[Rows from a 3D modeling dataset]
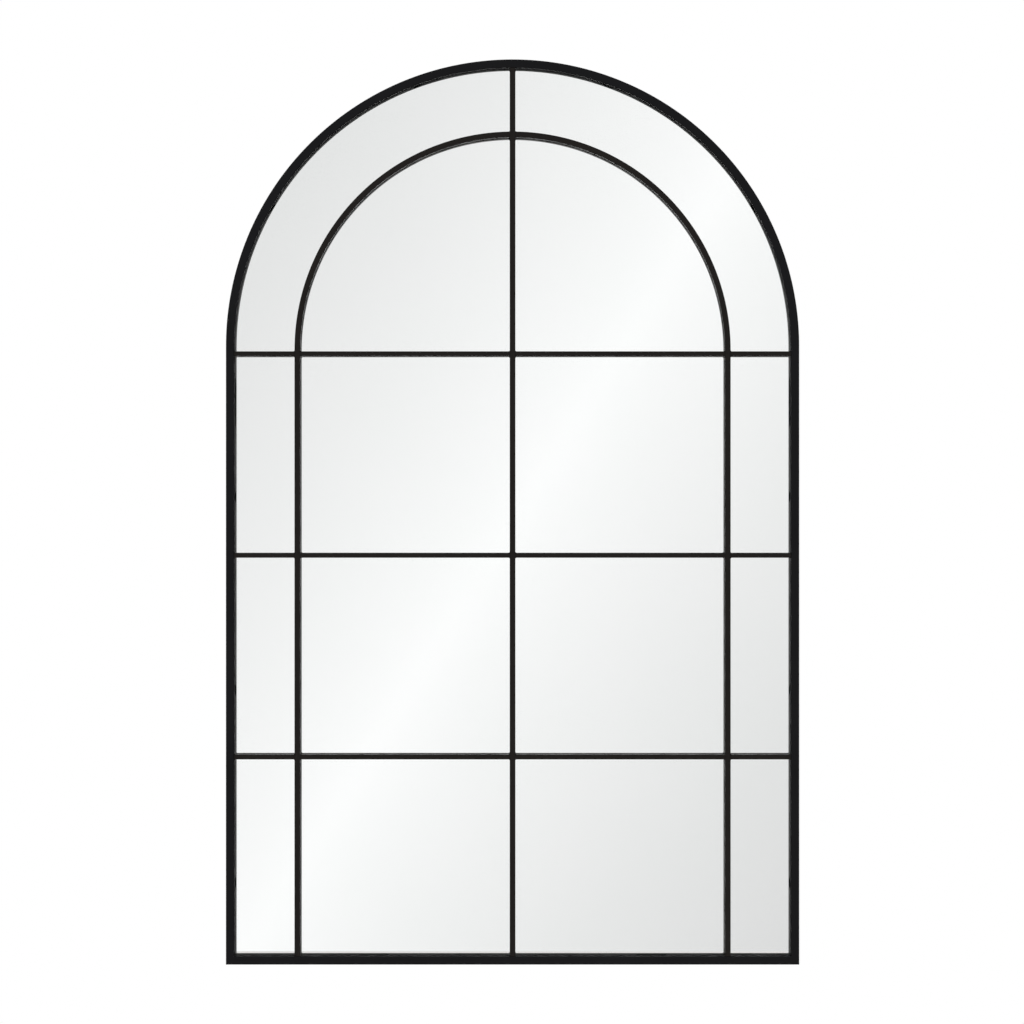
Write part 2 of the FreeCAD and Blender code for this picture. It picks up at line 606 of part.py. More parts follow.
def hanger_screws():
    """The four screws that hold the straps to their brackets."""
    screws = []
    for index in range(2):
        z = HANGER_Z - STRAP_SCREW_DROP - index * STRAP_SCREW_SPACING
        head_centre = vector(RING_AXIS_X, STRAP_REAR_Y, z)
        screws.append(pan_screw(head_centre, -Y_AXIS, HANGER_SCREW_DIAMETER, HANGER_SCREW_HEAD,
                                HANGER_SCREW_HEAD_HEIGHT, HANGER_SCREW_REACH))
    return Part.makeCompound(screws + [mirrored(s) for s in screws])


def wall_bumpers():
    """Rubber bumpers on the rear of the legs."""
    bumpers = []
    for z in BUMPER_HEIGHTS:
        base = vector(HALF_WIDTH - FRAME_FACE / 2, REAR_Y, z)
        radius = BUMPER_DIAMETER / 2
        bumper = turned_prism(base, Y_AXIS, BUMPER_SIDES, [
            (0, radius),
            (BUMPER_HEIGHT - BUMPER_CHAMFER, radius),
            (BUMPER_HEIGHT, radius - BUMPER_CHAMFER),
        ])
        bumpers += [bumper, mirrored(bumper)]
    return Part.makeCompound(bumpers)


# ---- Assembly -----------------------------------------------------------------------------------
def sided(name, shape):
    """A right-hand piece and its mirror image, as two named nodes."""
    return {f"right_{name}": shape, f"left_{name}": mirrored(shape)}


def build_nodes():
    """Every node of the mirror, by name."""
    leg = frame_leg_right()
    bend = inner_arch_right()
    clips, screws = clips_and_screws()
    nodes = {
        "frame_arch": frame_head(),
        "frame_right_leg": leg,
        "frame_left_leg": mirrored(leg),
        "frame_bottom_rail": frame_rail(),
        "centre_bar": centre_upright(),
        "inner_arch_right": bend,
        "inner_arch_left": mirrored(bend),
        "weld_fillets": weld_fillets(),
        "mirror_glass": arched_sheet(GLASS_EDGE_GAP, GLASS_FRONT_Y, GLASS_REAR_Y),
        "silicone_dots": silicone_dots(),
        "setting_blocks": setting_blocks(),
        "foam_tape_strips": foam_tape_strips(),
        "backing_board": arched_sheet(BOARD_EDGE_GAP, BOARD_FRONT_Y, BOARD_REAR_Y),
        "retaining_clips": clips,
        "frame_screws": screws,
        "hanger_screws": hanger_screws(),
        "wall_bumpers": wall_bumpers(),
    }
    nodes.update(sided("upright", upright_right()))
    nodes.update(sided("hanger_bracket", hanger_bracket_right()))
    nodes.update(sided("hanger_strap", hanger_strap_right()))
    nodes.update(sided("hanger_ring", hanger_ring_right()))
    for row, row_z in CROSS_BAR_ROWS.items():
        for span, (x0, x1) in CROSS_BAR_SPANS.items():
            nodes[f"{row}_{span}_bar"] = cross_bar(row_z, x0, x1)
    return nodes


def main():
    """Builds every node, writes it and prints what was written."""
    os.makedirs("parts", exist_ok=True)
    for name, shape in sorted(build_nodes().items()):
        shape.exportStep(f"parts/{name}.step")
        bounds = shape.BoundBox
        print(f"{name:24s} solids {len(shape.Solids):3d} valid {shape.isValid()} "
              f"volume {shape.Volume:12.1f} size {bounds.XLength:.1f} x {bounds.YLength:.1f} "
              f"x {bounds.ZLength:.1f}")
    print(f"ring axis x {RING_AXIS_X:.3f} y {RING_AXIS_Y:.3f} z {HANGER_Z:.3f}")
    print(f"ring rest tilt {ring_rest_tilt():.3f} degrees, swing {ring_swing():.3f} degrees")


main()
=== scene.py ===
"""Arched window mirror: a welded black grille over one pane of mirror glass, dressed on all sides.

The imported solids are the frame. Finer pieces stand for the coarse ones, every surface gets its
finish, and a plain pale studio stands round the mirror. Metres, +Z is up, the front faces -Y.
"""

import logging
import math
from collections.abc import Callable, Iterable
from dataclasses import dataclass, field
from enum import Enum
from typing import Any

import bmesh
import bpy
from mathutils import Matrix, Vector

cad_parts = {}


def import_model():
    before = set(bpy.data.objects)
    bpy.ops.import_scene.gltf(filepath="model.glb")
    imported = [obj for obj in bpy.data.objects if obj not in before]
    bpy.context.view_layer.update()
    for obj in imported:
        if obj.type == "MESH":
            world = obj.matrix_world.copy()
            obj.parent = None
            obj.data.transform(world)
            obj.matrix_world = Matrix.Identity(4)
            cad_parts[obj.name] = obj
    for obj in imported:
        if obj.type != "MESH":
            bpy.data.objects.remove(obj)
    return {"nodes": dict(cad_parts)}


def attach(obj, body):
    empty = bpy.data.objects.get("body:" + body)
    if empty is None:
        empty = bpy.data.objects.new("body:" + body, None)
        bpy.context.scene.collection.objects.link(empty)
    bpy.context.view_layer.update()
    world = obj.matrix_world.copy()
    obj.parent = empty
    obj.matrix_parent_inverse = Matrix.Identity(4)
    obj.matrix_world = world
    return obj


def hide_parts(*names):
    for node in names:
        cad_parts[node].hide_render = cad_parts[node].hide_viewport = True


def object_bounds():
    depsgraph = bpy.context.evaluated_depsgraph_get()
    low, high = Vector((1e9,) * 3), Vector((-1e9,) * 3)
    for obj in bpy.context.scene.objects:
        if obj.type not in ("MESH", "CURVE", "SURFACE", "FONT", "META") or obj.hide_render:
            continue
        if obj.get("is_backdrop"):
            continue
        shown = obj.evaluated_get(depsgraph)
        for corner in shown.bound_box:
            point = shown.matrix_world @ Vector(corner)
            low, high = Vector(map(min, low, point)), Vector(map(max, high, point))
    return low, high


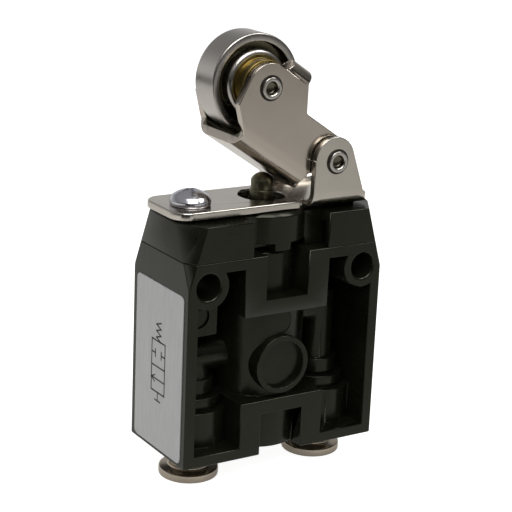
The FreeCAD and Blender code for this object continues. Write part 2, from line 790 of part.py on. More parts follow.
os.makedirs("parts", exist_ok=True)
axle_x, axle_height = lever_place(axle_u, axle_v)
write("body_moulding", body_moulding())
write("head_moulding", head_moulding())
write("lever_bracket", lever_bracket())
write("bracket_screws", bracket_screws())
write("pivot_rivet", tubular_rivet(pivot_x, pivot_height, ear_half_width))
write("lever", lever())
write("roller_rivet", tubular_rivet(axle_x, axle_height, lever_half_width))
write("roller", roller())
write("roller_bush_front", roller_bush(-1))
write("roller_bush_rear", roller_bush(1))
write("plunger", plunger())
write("neck_seal", neck_seal())
write("seal_retainer", seal_retainer())
write("spool", spool())
write("spool_o_rings", spool_o_rings())
write("return_spring", return_spring())
write("rating_label", rating_label())
for side_name, port_x in (("left", -port_spacing / 2), ("right", port_spacing / 2)):
    write("port_sleeve_" + side_name, port_sleeve(port_x))
    write("grab_ring_" + side_name, grab_ring(port_x))
    write("tube_seal_" + side_name, tube_seal(port_x))
    write("release_ring_" + side_name, release_ring(port_x))
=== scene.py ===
"""Looks of a roller lever air valve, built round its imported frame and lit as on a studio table.

The mouldings and the bent sheet parts keep the frame's own shape with rounded edges.  The turned
parts, screws, rings, label and stage are surfaces worked out here.  Lengths are millimetres until
a mesh is made.
"""
import json
import math

import bmesh
import bpy
import numpy as np
from bpy.props import FloatProperty, PointerProperty, StringProperty
from mathutils import Matrix, Vector


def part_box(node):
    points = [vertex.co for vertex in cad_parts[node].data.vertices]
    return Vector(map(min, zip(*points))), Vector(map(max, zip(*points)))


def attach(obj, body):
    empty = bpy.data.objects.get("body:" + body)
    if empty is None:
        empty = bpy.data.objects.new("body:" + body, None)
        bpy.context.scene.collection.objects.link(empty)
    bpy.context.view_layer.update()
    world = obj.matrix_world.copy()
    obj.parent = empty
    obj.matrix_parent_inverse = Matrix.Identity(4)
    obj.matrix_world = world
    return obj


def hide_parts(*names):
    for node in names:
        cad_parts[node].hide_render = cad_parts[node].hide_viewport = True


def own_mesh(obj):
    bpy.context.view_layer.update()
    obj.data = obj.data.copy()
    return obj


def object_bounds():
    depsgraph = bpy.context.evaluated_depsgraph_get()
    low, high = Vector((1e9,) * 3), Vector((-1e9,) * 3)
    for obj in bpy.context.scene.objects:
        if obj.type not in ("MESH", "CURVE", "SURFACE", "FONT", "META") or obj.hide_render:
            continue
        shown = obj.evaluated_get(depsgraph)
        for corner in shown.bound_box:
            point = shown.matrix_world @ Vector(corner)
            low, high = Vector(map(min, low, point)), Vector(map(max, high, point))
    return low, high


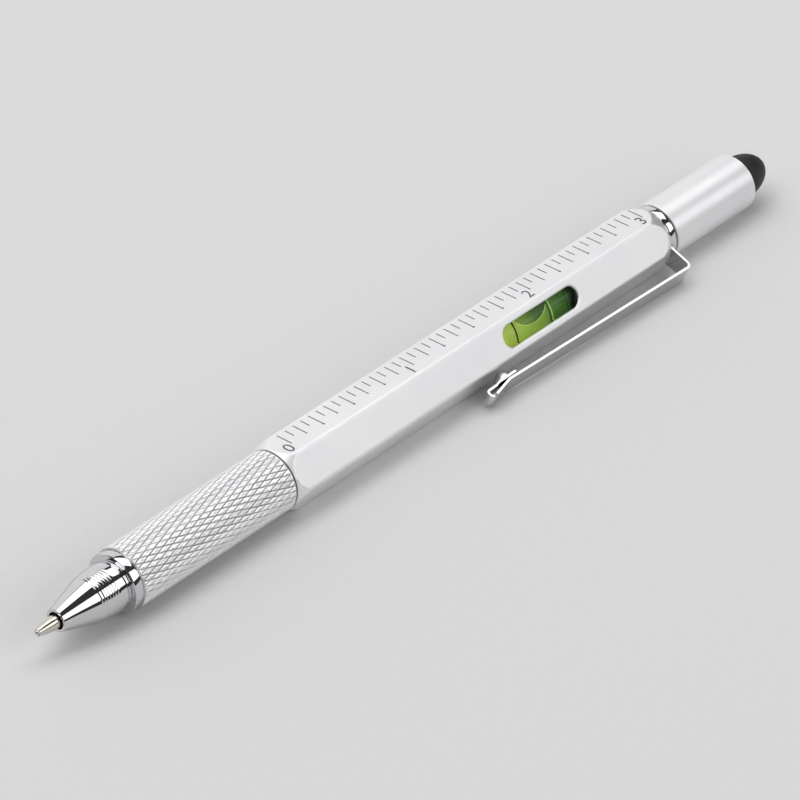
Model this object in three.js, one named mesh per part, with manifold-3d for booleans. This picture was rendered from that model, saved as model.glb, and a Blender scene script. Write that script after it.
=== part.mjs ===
// A twist-action pocket pen that is also a ruler, a spirit level, a screwdriver and a touch-screen stylus.
// Millimetres. X runs along the pen towards the stylus end, Z is up, and the pen lies on one flat of
// its hexagonal barrel. The origin is the middle of that flat.
import * as THREE from "three";
import { mergeVertices } from "three/addons/utils/BufferGeometryUtils.js";
import Module from "manifold-3d";

const wasm = await Module();
wasm.setup();

// Clearances between pieces
const runningGap = 0.3; // round pieces that sit in or turn in one another
const jointGap = 0.2; // the fine line round a screwed joint
const cutOverrun = 1; // how far a cutting body reaches past what it cuts

// Refill
const refillLength = 67;
const refillRadius = 1.15;
const refillBoreRadius = 0.85;
const pointExposure = 3.8; // how far the point stands out of the nose
const pointTipRadius = 0.5;
const pointBaseRadius = 1;
const pointConeLength = 2.5;
const pointCrown = 0.05; // how far its cone swells over a straight line
const pointCollarLength = 2.3;
const pointStemLength = 5;
const inkChannelRadius = 0.22;
const ballRadius = 0.45;
const ballClearance = 0.05;
const ballStandout = 0.3;
const inkHeadroom = 8.6; // empty tube behind the ink
const followerLength = 2;

// Twist mechanism
const retraction = 5.6;
const twistHalfTurns = 1; // half turns of the grip from point out to point in
const pinRadius = 0.45;
const pinClearance = 0.25;
const carrierWall = 0.55;
const carrierSocketDepth = 4;
const carrierPinSetback = 2.2;
const carrierTail = 2.2;
const tubeWall = 0.4;
const guideSeatLength = 18;
const guideSeatHeight = 0.3; // how much thicker the tube is where the grip holds it
const guideTail = 1.6;
const camLead = 3;
const camTail = 3;
const bushingLength = 4.2;
const snapRingThickness = 0.6;
const snapRingHeight = 0.6;
const snapRingSlack = 0.05;
const snapRingMouthShare = 0.16; // of its way round
const snapGrooveDepth = 0.2;

// Hexagonal barrel
const barrelWall = 1.05; // at the middle of a flat
const edgeRadius = 0.5;
const frontFaceWidth = 0.9; // the flat ring that is left at each end by the turned shoulders
const frontShoulderLength = 2.5;
const rearFaceWidth = 1.1;
const rearShoulderLength = 3.6;
const shoulderCrown = 0.16; // how far a shoulder swells over a straight line
const rearSeatLength = 16.8; // the narrower bore that grips the bit socket

// Level window and vial
const windowLength = 16.2;
const windowWidth = 3.3;
const windowBevel = 0.3;
const vialLength = 18.6;
const vialWall = 0.8;
const vialPlugLength = 2;
const vialFromCam = 11.3;
const vialToSeat = 3;
const bubbleLength = 7;
const bubbleDepth = 1.3;

// Knurled grip with its collar and washer
const gripLength = 30.1;
const gripWall = 1.35;
const gripLandDepth = 0.25;
const gripLandLength = 0.15;
const knurlPitchAround = 0.86;
const knurlPitchAlong = 2.84;
const knurlDepth = 0.25;
const washerThickness = 0.2;
const washerWidth = 1.25;
const collarWidth = 1.45;
const collarLength = 1.45;
const collarEdge = 0.12;
const neckWidth = 0.45;
const neckLength = 0.3;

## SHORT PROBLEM
Please return every line from the first one in the records above down to the line containing "return Part.makeCompound(screws +", including both, exactly as written and nothing more.

## RIGHT ANSWER
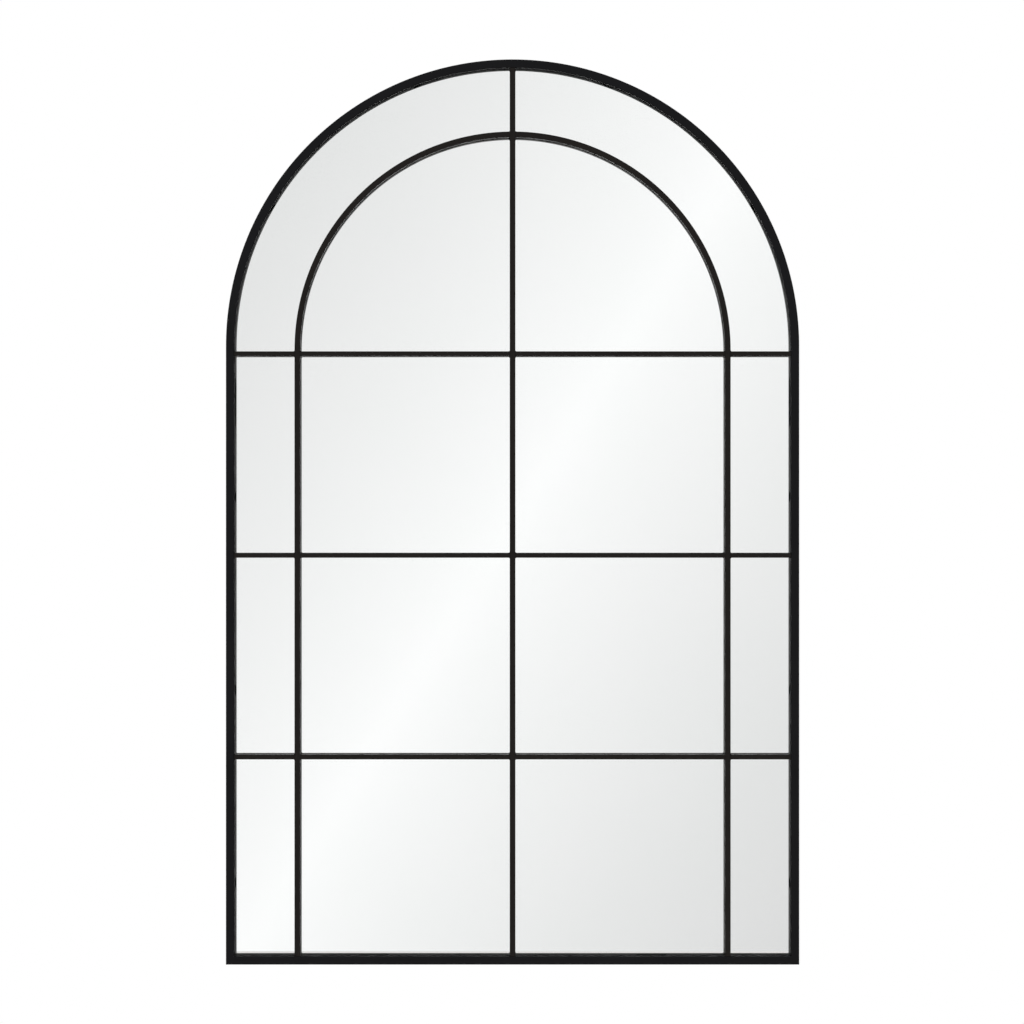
Write part 2 of the FreeCAD and Blender code for this picture. It picks up at line 606 of part.py. More parts follow.
def hanger_screws():
    """The four screws that hold the straps to their brackets."""
    screws = []
    for index in range(2):
        z = HANGER_Z - STRAP_SCREW_DROP - index * STRAP_SCREW_SPACING
        head_centre = vector(RING_AXIS_X, STRAP_REAR_Y, z)
        screws.append(pan_screw(head_centre, -Y_AXIS, HANGER_SCREW_DIAMETER, HANGER_SCREW_HEAD,
                                HANGER_SCREW_HEAD_HEIGHT, HANGER_SCREW_REACH))
    return Part.makeCompound(screws + [mirrored(s) for s in screws])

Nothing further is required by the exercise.